At first, it’s hard. Especially when you’re used to defending yourself or when your emotions feel like they’re boiling over. But what I’ve realized is that giving someone a piece of my mind often means giving them a piece of my peace, too. And I’m not willing to do that anymore—not for someone who has no intention of understanding me.
There’s a quiet power in choosing not to engage. In walking away from a fight you could win but don’t want to play. In knowing that you don’t owe anyone your energy just because they’re demanding it. When I first started using the Grey Rock Method, I’d have to physically remind myself—take a breath, relax your shoulders, don’t respond. Sometimes I’d excuse myself to another room, or literally put in headphones and zone out until I felt grounded again.

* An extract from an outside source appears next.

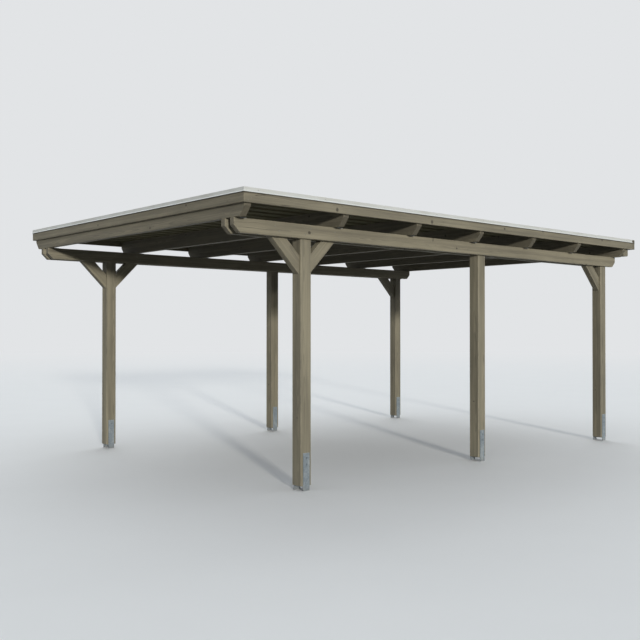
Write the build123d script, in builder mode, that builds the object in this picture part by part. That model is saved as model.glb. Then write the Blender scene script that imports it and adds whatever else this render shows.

Now, it’s second nature. Someone tries to bait me, and I just go full zen mode. I give nothing. Not because I don’t care—but because I care about myself more. I don’t need to explain myself to people who have already made up their minds about me. I don’t need to unpack a situation with someone who’s committed to misunderstanding me. I don’t need to defend myself to people who don’t treat me with respect. And let me tell you—it’s freeing.
Using the Grey Rock Method doesn’t make you weak. It doesn’t mean you’re giving up. It means you’re choosing peace over chaos. It means you’re setting boundaries without saying a word. It means you’re done participating in situations that leave you exhausted and unheard.
Do I still want to clap back sometimes? Oh, absolutely. Do I still feel that itch to prove a point? You bet. But then I remember: peace is the real win. And honestly, watching someone spiral when they don’t get the drama they were expecting? Kinda satisfying. Sorry, not sorry.
So yeah, I’ve become a grey rock. A peaceful, grounded, unfazed little boulder who just wants a quiet life and some emotional sanity. If you’ve got someone in your life who thrives on conflict, try it. Try being so unshakably neutral that they have no choice but to back off. You don’t have to match anyone’s chaos. You don’t have to participate in energy that drains you.
You just have to protect your peace. That’s the whole goal. And sometimes, the best way to do that… is to be boring on purpose.